- Born: 1979 (age 46–47) Rwanda
- Citizenship: Rwandan
- Occupation: Politician
- Years active: 2008–present
- Known for: Politics
- Title: Cabinet Minister of Sports & Culture, Cabinet of Rwanda

= Julienne Uwacu =

Rwandan politician

Julienne Uwacu is a politician in Rwanda, who has served as the cabinet minister of sports and culture in the Cabinet of Rwanda, since 24 February 2015. In the cabinet reshuffle of 31 August 2017, Julienne Uwacu retained her portfolio.

==Background==
She was born in Rwanda, circa 1979.

==Career==
Her political career started prior to 2008, when she served as the Vice Mayor of Nyabihu District, responsible for the economy and development.
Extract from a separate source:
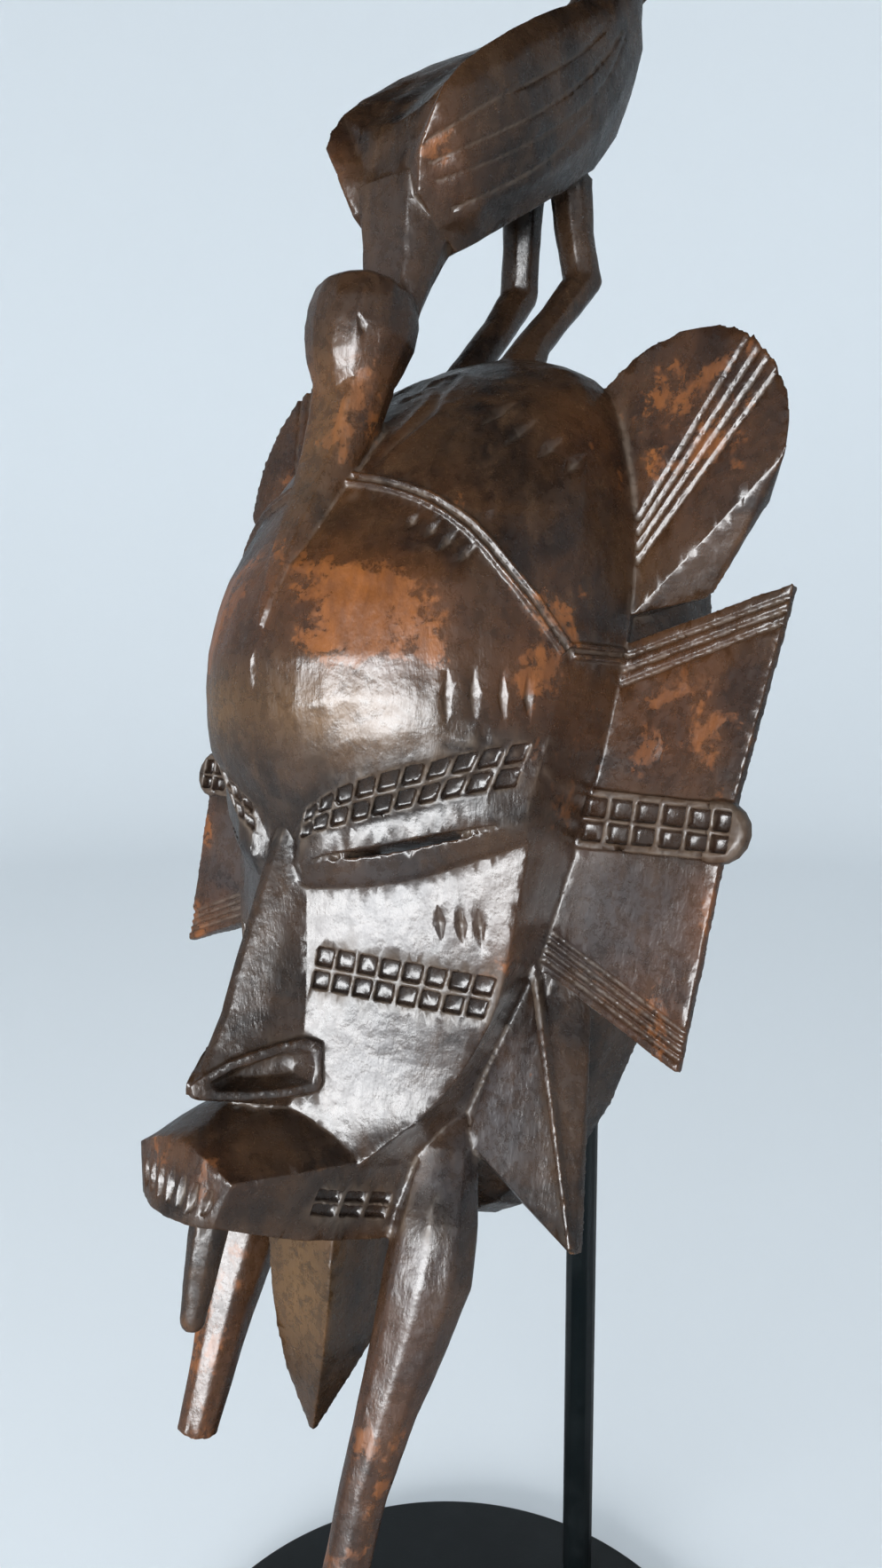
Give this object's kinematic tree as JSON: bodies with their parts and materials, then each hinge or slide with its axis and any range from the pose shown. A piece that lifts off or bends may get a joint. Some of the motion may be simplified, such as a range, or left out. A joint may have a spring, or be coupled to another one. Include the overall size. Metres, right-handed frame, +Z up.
{
  "type": "senufo kpelie mask",
  "caption": "Carved wooden face mask with side wings, horn lobes and a crest bird, hung on a black rod that stands in a round plate.",
  "frame": {"origin": "centre of the base plate's underside", "axes": "+Z up, -Y the way the face looks, +X to the mask's left"},
  "size_m": [0.1908, 0.1769, 0.5113],
  "materials": {
    "carved_wood": "very dark brown stained wood, rubbed to a soft gloss, orange-brown where worn",
    "black_metal": "satin black"
  },
  "bodies": {
    "root": {"carved_mask": "carved_wood", "stand_rod": "black_metal", "stand_disc": "black_metal"}
  },
  "joints": []
}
In 2008, she was elected to parliament, serving in that capacity until February 2015. While in parliament, she served as "the deputy chairperson of the parliamentary Committee on Foreign Affairs, Cooperation and Security".

In 2015, she took over the reins at the Rwandan ministry of sports and culture (Minispoc); the first woman to serve in that capacity, replacing Joseph Habineza, who was dropped from cabinet.

==Personal==
Julienne Uwacu is married and is the mother of four children.